Nevertheless, that didn’t change HD’s outlook for overall earnings, which are now expected to drop by between 7% and 13% for the year on an expected decline in margins to the 14% to 14.3% range.
LOW, on the other hand, is operating in the 13% range on adjusted margins and sees adjusted earnings at a midpoint of $13.40/share. This would be down about 3% from fiscal 2022.
What Does Lowe’s Expect Moving Forward?
Headwinds in the lumber market and softness in DIY discretionary sales resulted in negative revisions to full year guidance.
Notable updates include a downward revision in comparable sales to an expected decline of between 2% and 4%. This is from expectations of a maximum decline of 2% previously.
Expected adjusted operating margin was also revised lower, though the magnitude of this adjustment is less significant due to the synergies derived from their productivity initiatives.
Overall earnings, however, are expected to range from $13.20/share at the low to $13.60/share at the high. This would be shy of consensus estimates of $13.64/share.
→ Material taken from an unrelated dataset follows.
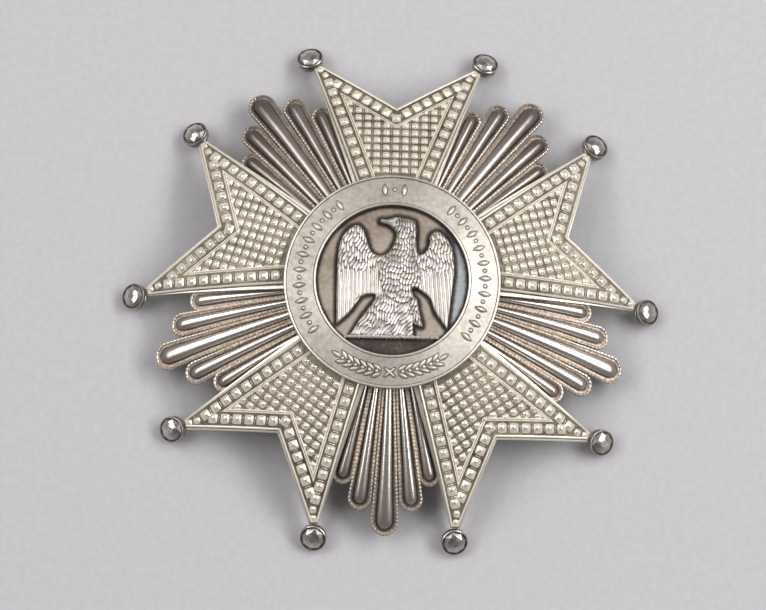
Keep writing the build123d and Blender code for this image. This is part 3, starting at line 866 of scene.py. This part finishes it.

What To Do with LOW Following Earnings?
LOW’s first quarter results weren’t markedly different than what HD had reported last week. Comparable sales were down 4.3%. This is about the same decline reported by HD. Expectations were missed in both instances, though LOW was off less than HD.
Looking ahead, guidance was revised lower due to headwinds arising out of the lumber market, as well as softness in their DIY discretionary category. Again, this is similar to the challenges noted by HD on their release.
Presently, LOW trades at around 15x their forward earnings multiple. This compares to 19x for HD. In a sense, the discount is warranted due to their market positioning and their lower adjusted operating margins.
Still, the operational performance between the two isn’t that far off. And LOW has been performing stronger of late and has been generally closer to estimates than HD. For investors in a pick and choose mode, I’d favor LOW over HD due to their relative valuation, stronger forward guidance, and the positive overall long-term outlook.